◆ WHAT YOU WILL DO:
Every record must be transcribed in its entirety, apart from the images, which are to be omitted.

--- Start of SUPPLIED DATA ---

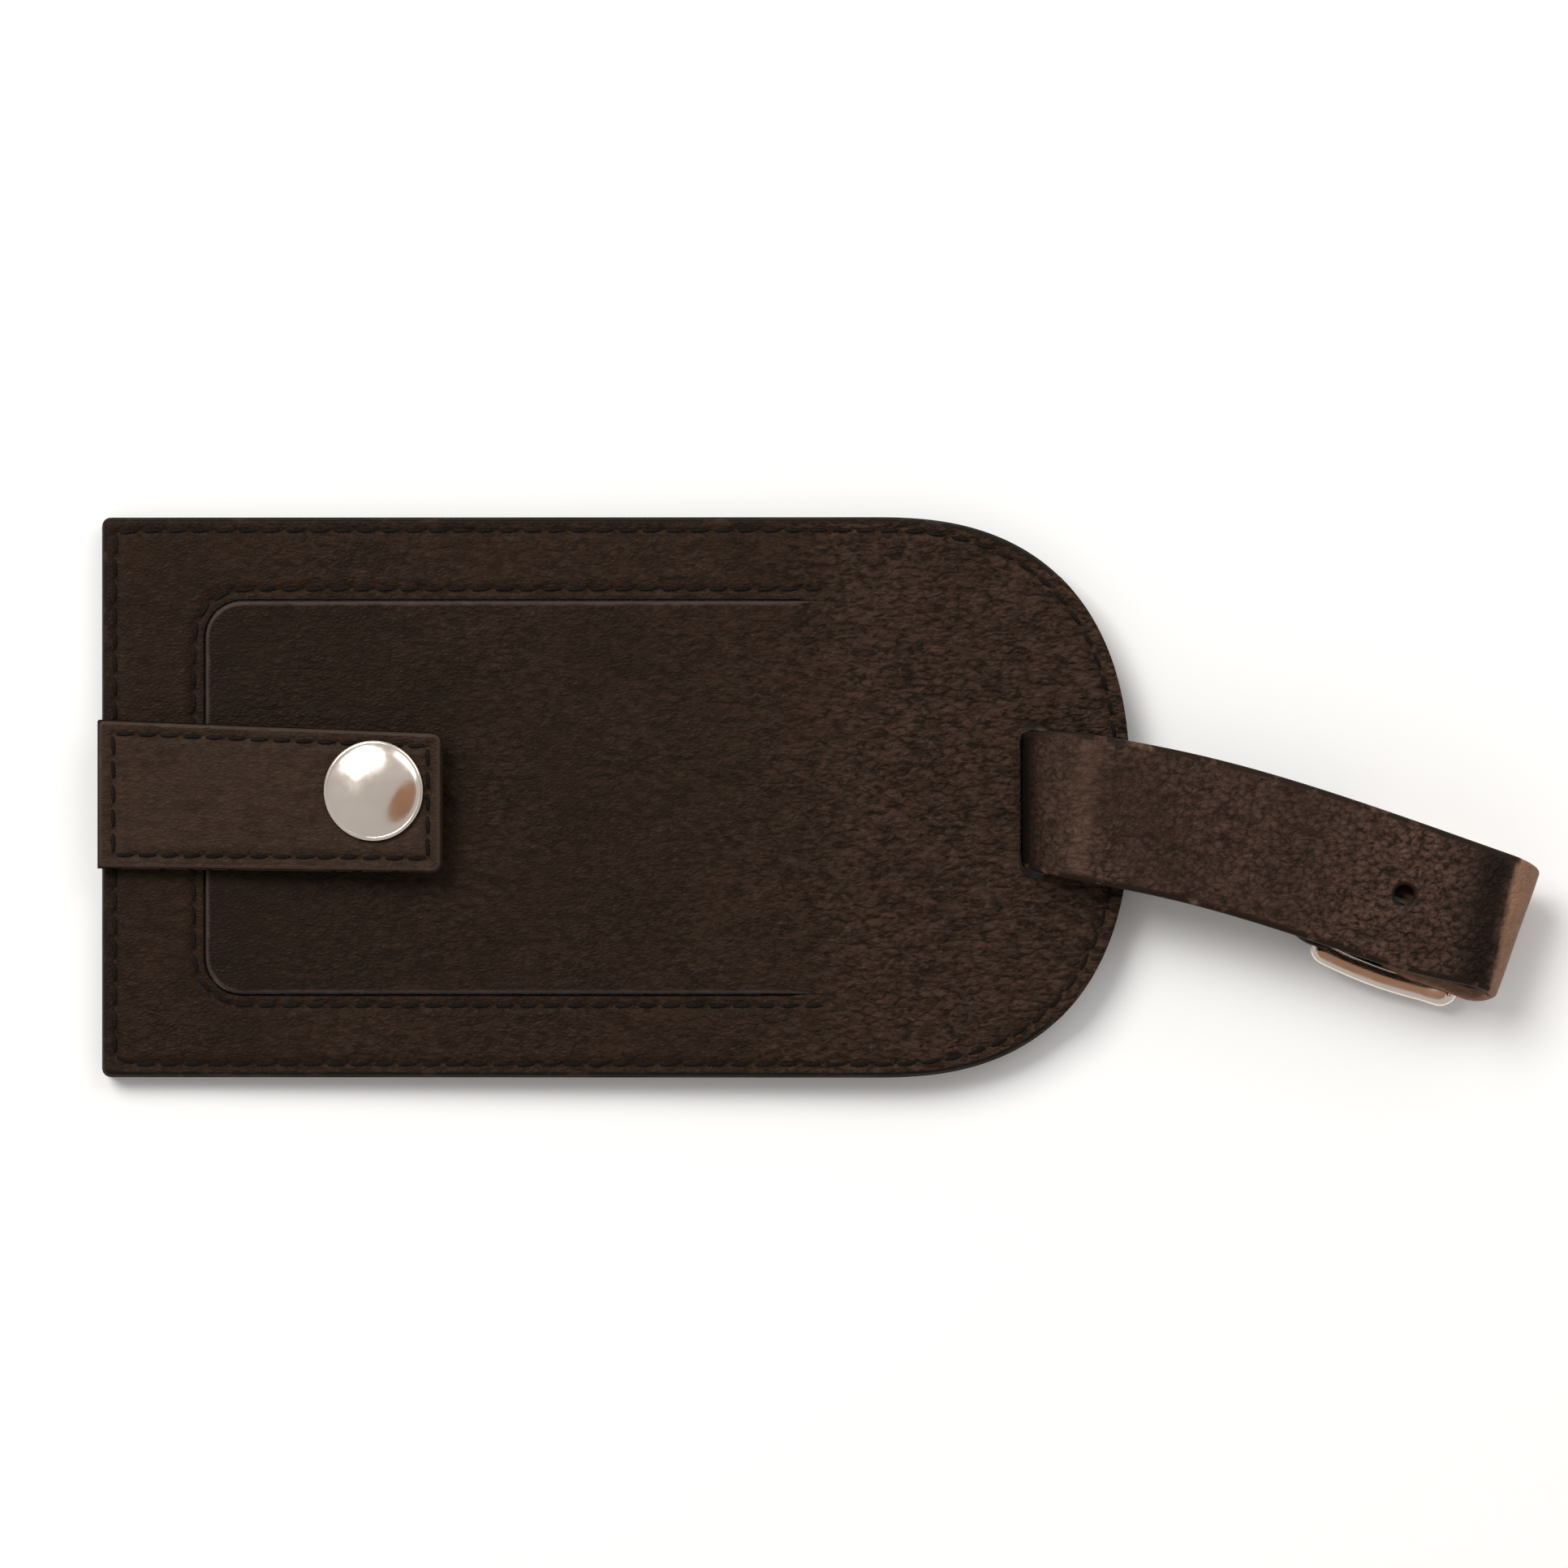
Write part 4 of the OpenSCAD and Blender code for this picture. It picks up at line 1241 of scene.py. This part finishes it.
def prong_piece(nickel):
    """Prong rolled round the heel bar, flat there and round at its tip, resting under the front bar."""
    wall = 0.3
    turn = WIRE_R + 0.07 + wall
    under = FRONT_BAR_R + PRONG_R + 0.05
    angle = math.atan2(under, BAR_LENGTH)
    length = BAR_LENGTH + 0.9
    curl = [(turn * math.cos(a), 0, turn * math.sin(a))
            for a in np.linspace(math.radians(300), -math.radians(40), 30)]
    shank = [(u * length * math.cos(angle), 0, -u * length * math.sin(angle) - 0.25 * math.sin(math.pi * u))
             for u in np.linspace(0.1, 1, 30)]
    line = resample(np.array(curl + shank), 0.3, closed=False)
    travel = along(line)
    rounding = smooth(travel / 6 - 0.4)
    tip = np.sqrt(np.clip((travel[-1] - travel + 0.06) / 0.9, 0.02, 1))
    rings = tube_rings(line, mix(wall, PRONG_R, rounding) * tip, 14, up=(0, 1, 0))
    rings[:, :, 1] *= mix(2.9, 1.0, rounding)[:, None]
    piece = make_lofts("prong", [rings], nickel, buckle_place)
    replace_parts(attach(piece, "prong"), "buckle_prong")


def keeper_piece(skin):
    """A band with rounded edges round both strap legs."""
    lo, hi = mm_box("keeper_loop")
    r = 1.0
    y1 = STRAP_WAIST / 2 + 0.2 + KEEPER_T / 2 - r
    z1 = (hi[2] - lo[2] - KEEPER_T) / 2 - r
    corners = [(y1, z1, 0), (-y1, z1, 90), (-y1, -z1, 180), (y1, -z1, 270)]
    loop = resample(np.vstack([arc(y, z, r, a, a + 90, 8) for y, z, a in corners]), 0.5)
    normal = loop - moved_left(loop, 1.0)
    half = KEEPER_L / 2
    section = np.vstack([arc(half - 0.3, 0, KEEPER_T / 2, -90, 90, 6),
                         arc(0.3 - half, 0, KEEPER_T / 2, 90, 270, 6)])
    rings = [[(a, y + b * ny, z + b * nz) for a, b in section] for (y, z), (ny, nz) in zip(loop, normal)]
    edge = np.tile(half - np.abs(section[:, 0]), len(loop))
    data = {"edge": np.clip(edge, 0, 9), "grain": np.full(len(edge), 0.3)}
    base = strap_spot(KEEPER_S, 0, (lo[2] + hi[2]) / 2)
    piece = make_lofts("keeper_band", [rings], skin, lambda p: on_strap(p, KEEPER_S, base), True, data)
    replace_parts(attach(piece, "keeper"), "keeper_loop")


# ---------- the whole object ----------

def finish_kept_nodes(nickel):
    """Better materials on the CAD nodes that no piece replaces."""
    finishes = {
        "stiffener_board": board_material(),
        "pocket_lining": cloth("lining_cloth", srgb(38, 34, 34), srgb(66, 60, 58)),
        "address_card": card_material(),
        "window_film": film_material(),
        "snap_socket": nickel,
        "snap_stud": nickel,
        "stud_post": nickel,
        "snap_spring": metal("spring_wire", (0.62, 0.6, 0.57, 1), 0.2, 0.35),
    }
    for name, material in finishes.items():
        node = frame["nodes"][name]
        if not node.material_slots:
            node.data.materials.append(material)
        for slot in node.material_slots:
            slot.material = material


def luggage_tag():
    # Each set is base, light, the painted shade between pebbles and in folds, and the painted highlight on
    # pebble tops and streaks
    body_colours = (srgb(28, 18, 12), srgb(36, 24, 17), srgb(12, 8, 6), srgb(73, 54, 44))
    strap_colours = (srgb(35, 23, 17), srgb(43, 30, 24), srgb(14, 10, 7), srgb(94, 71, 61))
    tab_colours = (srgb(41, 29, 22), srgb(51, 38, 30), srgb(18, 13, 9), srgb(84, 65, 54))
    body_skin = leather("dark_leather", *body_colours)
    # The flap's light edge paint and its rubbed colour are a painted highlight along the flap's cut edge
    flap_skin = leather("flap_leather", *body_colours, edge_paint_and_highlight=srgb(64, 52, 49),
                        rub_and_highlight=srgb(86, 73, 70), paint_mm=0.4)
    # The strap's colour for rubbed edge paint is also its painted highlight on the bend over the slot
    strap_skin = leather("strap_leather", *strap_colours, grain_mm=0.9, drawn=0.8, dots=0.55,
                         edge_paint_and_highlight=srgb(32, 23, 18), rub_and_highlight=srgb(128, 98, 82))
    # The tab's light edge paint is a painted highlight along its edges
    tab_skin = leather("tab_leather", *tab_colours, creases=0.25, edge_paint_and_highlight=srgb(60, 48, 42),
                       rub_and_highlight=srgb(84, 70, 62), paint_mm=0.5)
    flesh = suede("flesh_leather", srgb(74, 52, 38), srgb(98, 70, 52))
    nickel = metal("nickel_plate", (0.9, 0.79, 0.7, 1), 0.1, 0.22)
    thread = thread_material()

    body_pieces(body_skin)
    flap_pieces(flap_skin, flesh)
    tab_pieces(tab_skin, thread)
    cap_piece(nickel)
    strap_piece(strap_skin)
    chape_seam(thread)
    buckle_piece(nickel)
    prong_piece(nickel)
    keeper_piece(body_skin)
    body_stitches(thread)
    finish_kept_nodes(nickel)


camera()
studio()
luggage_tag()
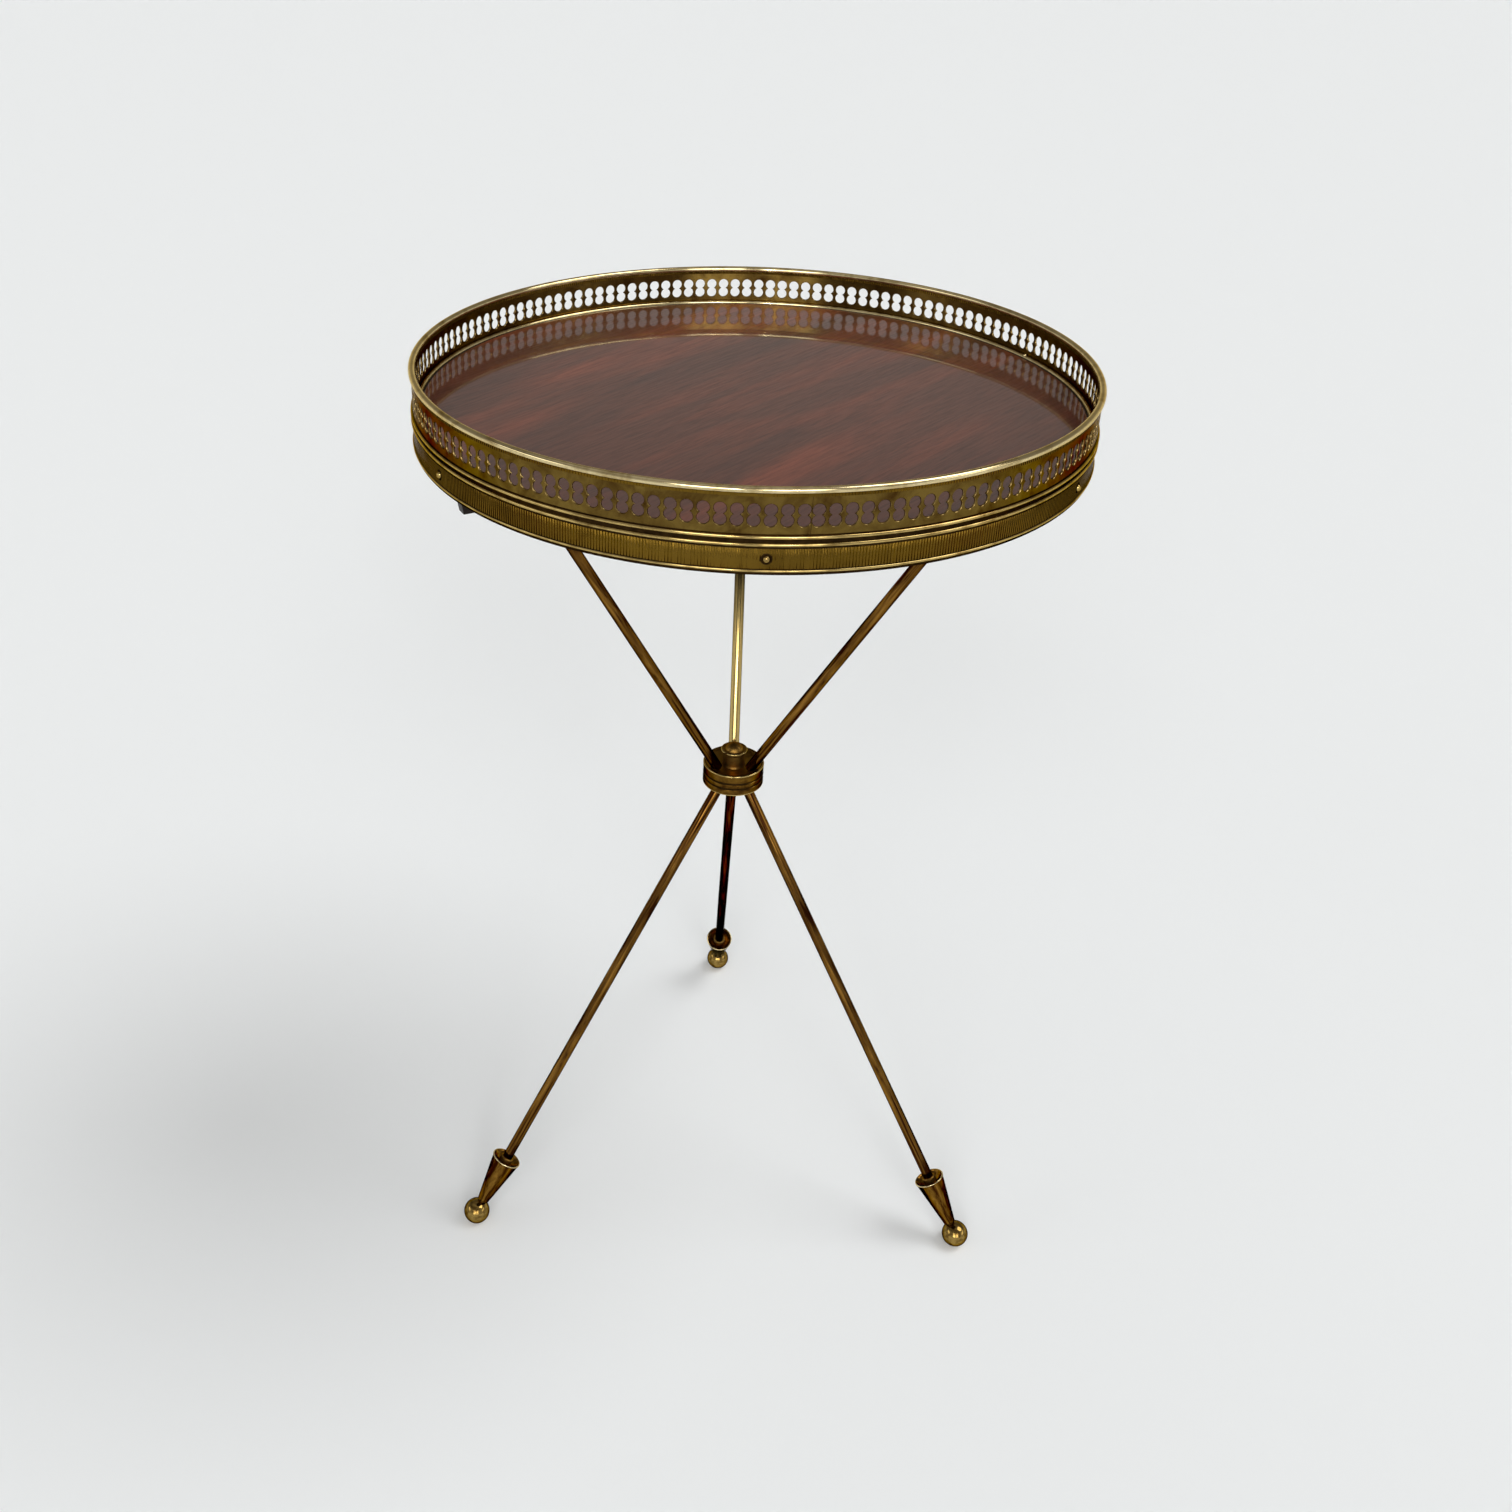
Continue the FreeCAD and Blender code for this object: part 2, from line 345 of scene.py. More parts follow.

--- End of SUPPLIED DATA ---

◆ TASK RESULT:
Write part 4 of the OpenSCAD and Blender code for this picture. It picks up at line 1241 of scene.py. This part finishes it.
def prong_piece(nickel):
    """Prong rolled round the heel bar, flat there and round at its tip, resting under the front bar."""
    wall = 0.3
    turn = WIRE_R + 0.07 + wall
    under = FRONT_BAR_R + PRONG_R + 0.05
    angle = math.atan2(under, BAR_LENGTH)
    length = BAR_LENGTH + 0.9
    curl = [(turn * math.cos(a), 0, turn * math.sin(a))
            for a in np.linspace(math.radians(300), -math.radians(40), 30)]
    shank = [(u * length * math.cos(angle), 0, -u * length * math.sin(angle) - 0.25 * math.sin(math.pi * u))
             for u in np.linspace(0.1, 1, 30)]
    line = resample(np.array(curl + shank), 0.3, closed=False)
    travel = along(line)
    rounding = smooth(travel / 6 - 0.4)
    tip = np.sqrt(np.clip((travel[-1] - travel + 0.06) / 0.9, 0.02, 1))
    rings = tube_rings(line, mix(wall, PRONG_R, rounding) * tip, 14, up=(0, 1, 0))
    rings[:, :, 1] *= mix(2.9, 1.0, rounding)[:, None]
    piece = make_lofts("prong", [rings], nickel, buckle_place)
    replace_parts(attach(piece, "prong"), "buckle_prong")


def keeper_piece(skin):
    """A band with rounded edges round both strap legs."""
    lo, hi = mm_box("keeper_loop")
    r = 1.0
    y1 = STRAP_WAIST / 2 + 0.2 + KEEPER_T / 2 - r
    z1 = (hi[2] - lo[2] - KEEPER_T) / 2 - r
    corners = [(y1, z1, 0), (-y1, z1, 90), (-y1, -z1, 180), (y1, -z1, 270)]
    loop = resample(np.vstack([arc(y, z, r, a, a + 90, 8) for y, z, a in corners]), 0.5)
    normal = loop - moved_left(loop, 1.0)
    half = KEEPER_L / 2
    section = np.vstack([arc(half - 0.3, 0, KEEPER_T / 2, -90, 90, 6),
                         arc(0.3 - half, 0, KEEPER_T / 2, 90, 270, 6)])
    rings = [[(a, y + b * ny, z + b * nz) for a, b in section] for (y, z), (ny, nz) in zip(loop, normal)]
    edge = np.tile(half - np.abs(section[:, 0]), len(loop))
    data = {"edge": np.clip(edge, 0, 9), "grain": np.full(len(edge), 0.3)}
    base = strap_spot(KEEPER_S, 0, (lo[2] + hi[2]) / 2)
    piece = make_lofts("keeper_band", [rings], skin, lambda p: on_strap(p, KEEPER_S, base), True, data)
    replace_parts(attach(piece, "keeper"), "keeper_loop")


# ---------- the whole object ----------

def finish_kept_nodes(nickel):
    """Better materials on the CAD nodes that no piece replaces."""
    finishes = {
        "stiffener_board": board_material(),
        "pocket_lining": cloth("lining_cloth", srgb(38, 34, 34), srgb(66, 60, 58)),
        "address_card": card_material(),
        "window_film": film_material(),
        "snap_socket": nickel,
        "snap_stud": nickel,
        "stud_post": nickel,
        "snap_spring": metal("spring_wire", (0.62, 0.6, 0.57, 1), 0.2, 0.35),
    }
    for name, material in finishes.items():
        node = frame["nodes"][name]
        if not node.material_slots:
            node.data.materials.append(material)
        for slot in node.material_slots:
            slot.material = material


def luggage_tag():
    # Each set is base, light, the painted shade between pebbles and in folds, and the painted highlight on
    # pebble tops and streaks
    body_colours = (srgb(28, 18, 12), srgb(36, 24, 17), srgb(12, 8, 6), srgb(73, 54, 44))
    strap_colours = (srgb(35, 23, 17), srgb(43, 30, 24), srgb(14, 10, 7), srgb(94, 71, 61))
    tab_colours = (srgb(41, 29, 22), srgb(51, 38, 30), srgb(18, 13, 9), srgb(84, 65, 54))
    body_skin = leather("dark_leather", *body_colours)
    # The flap's light edge paint and its rubbed colour are a painted highlight along the flap's cut edge
    flap_skin = leather("flap_leather", *body_colours, edge_paint_and_highlight=srgb(64, 52, 49),
                        rub_and_highlight=srgb(86, 73, 70), paint_mm=0.4)
    # The strap's colour for rubbed edge paint is also its painted highlight on the bend over the slot
    strap_skin = leather("strap_leather", *strap_colours, grain_mm=0.9, drawn=0.8, dots=0.55,
                         edge_paint_and_highlight=srgb(32, 23, 18), rub_and_highlight=srgb(128, 98, 82))
    # The tab's light edge paint is a painted highlight along its edges
    tab_skin = leather("tab_leather", *tab_colours, creases=0.25, edge_paint_and_highlight=srgb(60, 48, 42),
                       rub_and_highlight=srgb(84, 70, 62), paint_mm=0.5)
    flesh = suede("flesh_leather", srgb(74, 52, 38), srgb(98, 70, 52))
    nickel = metal("nickel_plate", (0.9, 0.79, 0.7, 1), 0.1, 0.22)
    thread = thread_material()

    body_pieces(body_skin)
    flap_pieces(flap_skin, flesh)
    tab_pieces(tab_skin, thread)
    cap_piece(nickel)
    strap_piece(strap_skin)
    chape_seam(thread)
    buckle_piece(nickel)
    prong_piece(nickel)
    keeper_piece(body_skin)
    body_stitches(thread)
    finish_kept_nodes(nickel)


camera()
studio()
luggage_tag()
Continue the FreeCAD and Blender code for this object: part 2, from line 345 of scene.py. More parts follow.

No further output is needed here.